TASK DESCRIPTION:
Review the material and extract every line in which the word "Identity" occurs.
— START OF PROVIDED DATA —
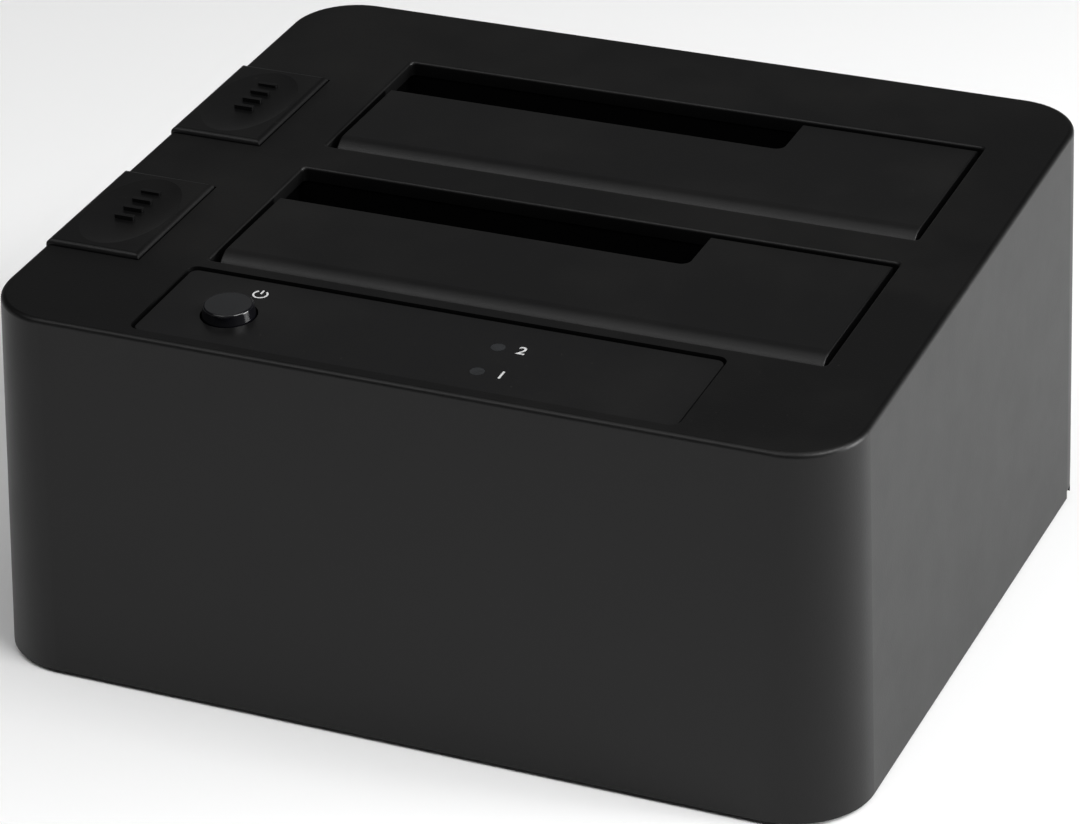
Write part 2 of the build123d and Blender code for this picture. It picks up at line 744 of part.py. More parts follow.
def screw(plane, shank_radius, grip, head_radius, head_height):
    """A pan-head screw whose head stands on a plane's far side and whose shank runs along its Z."""
    head = Pos(0, 0, -head_height / 2) * Cylinder(head_radius, head_height)
    head = fillet(head.edges().filter_by(GeomType.CIRCLE).group_by(Axis.Z)[0], head_height / 3)
    shank = Pos(0, 0, grip / 2) * Cylinder(shank_radius, grip)
    recess = Pos(0, 0, -head_height) * Box(head_radius, head_radius / 4, head_height)
    recess += Pos(0, 0, -head_height) * Box(head_radius / 4, head_radius, head_height)
    return plane * (head + shank - recess)


def make_case_screws():
    """Screws from below through the bottom cover into the casing's posts."""
    seat = cover_bottom + screw_head_height / 2
    grip = cover_top - seat + screw_grip - edge_break
    return [screw(Plane((x, y, seat)), screw_radius, grip, screw_head_radius, screw_head_height / 2 + cover_recess / 2)
            for x, y in corners(post_spacing_x, post_spacing_y)]


def make_bay_screws():
    """Screws from below through the bays' ears into the casing's bosses."""
    screws = []
    for bay in bays:
        for x, y in bay_ear_places(bay):
            seat = top_height(y, top_thickness + bay_boss_height) - bay_ear_thickness
            grip = bay_ear_thickness + small_screw_grip - edge_break
            screws.append(screw(Plane((x, y, seat)), small_screw_radius, grip, small_head_radius, small_head_height))
    return screws


def make_board_screws():
    """Screws that hold the main board on its standoffs."""
    grip = board_thickness + small_screw_grip - edge_break
    return [screw(Plane((x, y, board_top), z_dir=(0, 0, -1)), small_screw_radius, grip, small_head_radius,
                  small_head_height) for x, y in board_hole_places()]


def panel_board_plane(x=0, y=lamp_mean_y):
    """The face of the panel board that looks up to the panel."""
    return top_plane(y, x, panel_board_drop)


def make_panel_board():
    """Small board below the control panel."""
    long = panel_board_right - panel_board_left
    middle = (panel_board_right + panel_board_left) / 2
    board = Pos(0, 0, -panel_board_thickness / 2) * Box(long, panel_board_width, panel_board_thickness)
    board = panel_board_plane(middle) * round_upright_edges(board, panel_corner_radius)
    for x, y in panel_boss_places():
        board -= panel_board_plane(x, y) * Cylinder(small_screw_radius + seam_gap, 2 * overrun)
    return board


def make_panel_board_screws():
    """Screws that hold the panel board up on its bosses."""
    screws = []
    for x, y in panel_boss_places():
        seat = panel_board_plane(x, y).offset(-panel_board_thickness)
        grip = panel_board_thickness + small_screw_grip - edge_break
        screws.append(screw(seat, small_screw_radius, grip, small_head_radius, small_head_height))
    return screws


def make_power_switch():
    """Push switch on the panel board, under the power button."""
    plane = top_plane(power_y, power_x, panel_board_drop)
    return plane * Pos(0, 0, switch_height / 2) * Box(switch_side, switch_side, switch_height)


def make_power_button():
    """Round button: a glossy cone above the panel, with its collar, flange and stem."""
    foot = -panel_drop
    cone = Pos(0, 0, foot + power_rise / 2) * Cone(power_base_radius, power_top_radius, power_rise)
    cone = fillet(cone.edges().filter_by(GeomType.CIRCLE).group_by(Axis.Z)[-1], edge_break)
    seat = foot + power_rise - power_cap_thickness
    cone -= Pos(0, 0, seat + overrun / 2) * Cylinder(power_top_radius - edge_break, overrun)
    button = top_plane(power_y, power_x) * cone
    flange_top = -top_thickness - slide_gap
    button += power_bar(power_base_radius, flange_top - power_flange_thickness / 2, foot)
    button += power_bar(power_flange_radius, flange_top - power_flange_thickness, flange_top)
    stem_low = -panel_board_drop * math.cos(math.radians(top_slope)) + switch_height + power_travel + slide_gap / 2
    button += power_bar(power_stem_radius, stem_low, flange_top - power_flange_thickness / 2)
    return button


def make_power_cap():
    """Satin disc let into the power button's top."""
    high = power_rise - panel_drop
    cap = power_bar(power_top_radius - edge_break - screw_gap, high - power_cap_thickness, high)
    return cap


def make_lens(place):
    """Light pipe that carries one activity lamp's light to the panel's face."""
    x, y = place
    plane = top_plane(y, x)
    deep = panel_board_drop * math.cos(math.radians(top_slope)) - lamp_height - slide_gap
    high = -panel_drop
    pipe = plane * Pos(0, 0, (high - deep) / 2) * Cylinder(lens_radius, high + deep)
    flange_top = -top_thickness
    flange = plane * Pos(0, 0, flange_top - lens_flange_thickness / 2) * Cylinder(lens_flange_radius,
                                                                                 lens_flange_thickness)
    return pipe + flange


def make_activity_lamps():
    """Two small lamps on the panel board, one under each light pipe."""
    return [top_plane(y, x, panel_board_drop) * Pos(0, 0, lamp_height / 2) * Box(lamp_length, lamp_width, lamp_height)
            for x, y in lamp_places()]


def make_main_board():
    """Main circuit board on the bottom cover's standoffs."""
    board = block(board_left, board_right, board_front, board_rear, board_height, board_top)
    board = round_upright_edges(board, panel_corner_radius)
    for x, y in board_hole_places():
        board -= upright(x, y, small_screw_radius + seam_gap, 0, reach)
    return board


def receptacle_block(bay, grow=0):
    """Outer box of one drive receptacle, grown on its sides."""
    y = slot_limits(bay)[1] - receptacle_setback
    return block(receptacle_x - receptacle_length / 2 - grow, receptacle_x + receptacle_length / 2 + grow,
                 y - receptacle_width / 2 - grow, y + receptacle_width / 2 + grow, board_top,
                 bay_floor_top + receptacle_rise)


def make_receptacle(bay):
    """Upright drive receptacle with its signal and power slots."""
    body = receptacle_block(bay)
    top = bay_floor_top + receptacle_rise
    y = slot_limits(bay)[1] - receptacle_setback
    start = receptacle_x - (signal_slot_length + contact_slot_gap + power_slot_length) / 2
    body = chamfer(body.edges().group_by(Axis.Z)[-1], edge_break)
    for x0, long in ((start, signal_slot_length), (start + signal_slot_length + contact_slot_gap, power_slot_length)):
        body -= block(x0, x0 + long, y - contact_slot_width / 2, y + contact_slot_width / 2,
                      top - contact_slot_depth, top + overrun)
    return body


def make_usb_socket():
    """Square data socket at the rear, a metal shell round a tongue."""
    rear = base_depth / 2 - (board_top + usb_height - foot_stand) * draft_tan + socket_proud - wall
    shell = block(usb_x - usb_width / 2, usb_x + usb_width / 2, rear - usb_depth, rear, board_top,
                  board_top + usb_height)
    shell = fillet(shell.edges().filter_by(Axis.Y), usb_shell)
    hollow = block(usb_x - usb_width / 2 + usb_shell, usb_x + usb_width / 2 - usb_shell,
                   rear - usb_depth + 4 * usb_shell, rear + overrun, board_top + usb_shell,
                   board_top + usb_height - usb_shell)
    shell -= hollow
    middle = board_top + usb_height / 2
    tongue = block(usb_x - usb_tongue_width / 2, usb_x + usb_tongue_width / 2, rear - usb_depth + usb_shell,
                   rear - 2 * usb_shell, middle - usb_tongue_thickness / 2, middle + usb_tongue_thickness / 2)
    return shell + tongue


def make_power_socket():
    """Round low-voltage power socket at the rear, with its centre pin."""
    rear = base_depth / 2 - (board_top + jack_height - foot_stand) * draft_tan + socket_proud - wall
    body = block(jack_x - jack_width / 2, jack_x + jack_width / 2, rear - jack_depth, rear, board_top,
                 board_top + jack_height)
    body = fillet(body.edges().filter_by(Axis.Y), edge_break)
    middle = board_top + jack_height / 2
    body -= lengthwise(jack_x, rear - jack_bore_depth, rear + overrun, middle, jack_bore_radius)
    pin = lengthwise(jack_x, rear - jack_bore_depth - edge_break, rear - 2 * edge_break, middle, jack_pin_radius)
    return body + pin


def chip(x, y, side, height):
    """A flat chip on the main board."""
    body = block(x - side / 2, x + side / 2, y - side / 2, y + side / 2, board_top + chip_standoff,
                 board_top + chip_standoff + height)
    legs = block(x - side / 2 - edge_break, x + side / 2 + edge_break, y - side / 2 - edge_break,
                 y + side / 2 + edge_break, board_top, board_top + chip_standoff + edge_break)
    return chamfer(body.edges().group_by(Axis.Z)[-1], edge_break / 2) + legs


def make_bridge_chips():
    """The bridge chip and the hub chip, between the receptacles."""
    y = bays["front"] - slot_opening / 4
    return [chip(receptacle_x, y, bridge_side, chip_height),
            chip(receptacle_x + receptacle_length, y, hub_side, chip_height)]


def make_capacitors():
    """Three upright can capacitors beside the power socket."""
    cans = []
    for i in range(capacitor_count):
        x = board_right - 2 * board_hole_inset
        y = board_rear - jack_depth - (i + 1) * 3 * capacitor_radius
        can = upright(x, y, capacitor_radius, board_top, board_top + capacitor_height)
        cans.append(fillet(can.edges().filter_by(GeomType.CIRCLE).group_by(Axis.Z)[-1], edge_break))
    return cans


def make_inductors():
    """Two power inductors in front of the capacitors."""
    coils = []
    for i in range(inductor_count):
        x = board_right - 3 * board_hole_inset - inductor_side
        y = board_rear - jack_depth - (i + 1) * 2 * inductor_side
        body = block(x - inductor_side / 2, x + inductor_side / 2, y - inductor_side / 2, y + inductor_side / 2,
                     board_top, board_top + inductor_height)
        coils.append(round_upright_edges(body, inductor_side / 7))
    return coils


def make_crystal():
    """Metal-can crystal beside the bridge chip."""
    y = bays["front"] - slot_opening / 4 - bridge_side
    body = block(receptacle_x - crystal_length / 2, receptacle_x + crystal_length / 2, y - crystal_width / 2,
                 y + crystal_width / 2, board_top, board_top + crystal_height)
    return round_upright_edges(body, crystal_width / 2 - edge_break)


def ribbon_ends():
    """Upper and lower ends of the ribbon, inside its headers, in Y and Z."""
    upper = panel_board_plane().offset(-panel_board_thickness - header_height).origin
    lower_y = board_front + header_width
    return (upper.Y, upper.Z), (lower_y, board_top + header_height)


def make_ribbon():
    """Flat ribbon between the panel board's header and the main board's header."""
    (upper_y, upper_z), (lower_y, lower_z) = ribbon_ends()
    hang = 2 * ribbon_bend_radius
    points = [(upper_y, upper_z), (upper_y, upper_z - hang), (lower_y, lower_z + hang), (lower_y, lower_z)]
    path = Plane.YZ.offset(ribbon_x) * FilletPolyline(*points, radius=ribbon_bend_radius)
    section = Plane((ribbon_x, upper_y, upper_z)) * Rectangle(ribbon_width, ribbon_thickness)
    return sweep(section, path=path)


def make_ribbon_headers():
    """Two headers that the ribbon plugs into."""
    upper = panel_board_plane(ribbon_x).offset(-panel_board_thickness)
    upper_body = upper * Pos(0, 0, -header_height / 2) * Box(header_length, header_width, header_height)
    lower_y = ribbon_ends()[1][0]
    lower_body = block(ribbon_x - header_length / 2, ribbon_x + header_length / 2, lower_y - header_width / 2,
                       lower_y + header_width / 2, board_top, board_top + header_height)
    return [upper_body, lower_body]


def write(name, shape):
    """Writes one piece, or a group of separate like pieces, to its own file."""
    solids = shape if isinstance(shape, list) else [shape]
    solids = [solid for item in solids for solid in item.solids()]
    shape = solids[0] if len(solids) == 1 else Compound(children=solids)
    export_step(shape, f"parts/{name}.step")


write("top_casing", make_top_casing())
write("bottom_cover", make_bottom_cover())
write("rubber_feet", make_rubber_feet())
write("control_panel", make_control_panel())
for bay in bays:
    write(f"{bay}_bay", make_bay(bay))
    write(f"{bay}_flap", make_flap(bay))
    write(f"{bay}_flap_pin", make_flap_pin(bay))
    write(f"{bay}_flap_spring", make_flap_spring(bay))
    write(f"{bay}_eject_button", make_eject_button(bay))
    write(f"{bay}_return_spring", make_return_spring(bay))
    write(f"{bay}_eject_lever", make_eject_lever(bay))
    write(f"{bay}_lever_shaft", make_lever_shaft(bay))
    write(f"{bay}_drive_receptacle", make_receptacle(bay))
for bay, place in zip(bays, lamp_places()):
    write(f"{bay}_light_pipe", make_lens(place))
write("power_button", make_power_button())
write("power_button_cap", make_power_cap())
write("power_switch", make_power_switch())
write("activity_lamps", make_activity_lamps())
write("panel_board", make_panel_board())
write("main_board", make_main_board())
write("usb_socket", make_usb_socket())
write("power_socket", make_power_socket())
write("bridge_chips", make_bridge_chips())
write("capacitors", make_capacitors())
write("inductors", make_inductors())
write("crystal", make_crystal())
write("panel_ribbon", make_ribbon())
write("ribbon_headers", make_ribbon_headers())
write("case_screws", make_case_screws())
write("bay_screws", make_bay_screws())
write("board_screws", make_board_screws())
write("panel_board_screws", make_panel_board_screws())
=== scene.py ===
"""Dual-bay hard drive docking station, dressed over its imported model.

Places are in metres in the model's own frame: X runs along the front face, the front faces -Y, and the rubber
feet stand on Z = 0. Sizes written in millimetres are multiplied by MM.
"""
import json
import math

import bmesh
import bpy
from mathutils import Matrix, Vector


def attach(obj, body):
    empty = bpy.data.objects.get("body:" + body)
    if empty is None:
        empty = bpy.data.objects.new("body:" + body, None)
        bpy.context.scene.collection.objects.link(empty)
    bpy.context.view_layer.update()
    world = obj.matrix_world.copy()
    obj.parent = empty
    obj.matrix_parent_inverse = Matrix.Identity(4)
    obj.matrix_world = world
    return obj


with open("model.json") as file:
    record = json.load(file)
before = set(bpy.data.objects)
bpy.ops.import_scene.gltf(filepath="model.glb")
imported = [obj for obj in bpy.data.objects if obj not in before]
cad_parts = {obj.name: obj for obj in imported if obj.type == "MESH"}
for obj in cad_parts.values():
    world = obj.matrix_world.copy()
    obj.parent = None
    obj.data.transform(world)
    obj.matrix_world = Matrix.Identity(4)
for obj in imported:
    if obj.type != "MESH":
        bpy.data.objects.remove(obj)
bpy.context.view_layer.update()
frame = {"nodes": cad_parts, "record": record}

MM = 0.001

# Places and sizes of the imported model, in millimetres
FRONT_HEIGHT = 63.8
RIM_FRONT_Y = -64.0
TOP_SLOPE = math.radians(3.0)
PANEL_DROP = 0.3
LAMP_Y = {"front": -55.55, "rear": -47.45}
RECEPTACLE_X = -13.3
RECEPTACLE_Y = {"front": -5.3, "rear": 38.9}
RECEPTACLE_TOP = 25.0


def top_height(y, drop=0.0):
    """Height of the sloping top above the floor at a place y, less a drop, in millimetres."""
    return FRONT_HEIGHT + (y - RIM_FRONT_Y) * math.tan(TOP_SLOPE) - drop


def on_top(x, y, drop=0.0):
    """Matrix of a place on the sloping top, with its Z square to the slope."""
    place = Vector((x, y, top_height(y, drop))) * MM
    return Matrix.Translation(place) @ Matrix.Rotation(TOP_SLOPE, 4, "X")


# Shader helpers


def plug(tree, value, target):
    """Links an output to a socket, or sets the socket to a plain value."""
    if isinstance(value, bpy.types.NodeSocket):
        tree.links.new(value, target)
    else:
        target.default_value = value


def add(tree, kind, settings=None, **sockets):
    """Adds a shader node. A socket is given by its name with _ for each space, as a value or as an output."""
    made = tree.nodes.new(kind)
    for name, value in (settings or {}).items():
        setattr(made, name, value)
    for name, value in sockets.items():
        plug(tree, value, made.inputs[name.replace("_", " ")])
    return made


def object_place(tree):
    """Place in the piece's own frame, in metres."""
    return add(tree, "ShaderNodeTexCoord").outputs["Object"]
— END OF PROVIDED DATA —
TASK RESULT:
    obj.matrix_parent_inverse = Matrix.Identity(4)
    obj.matrix_world = Matrix.Identity(4)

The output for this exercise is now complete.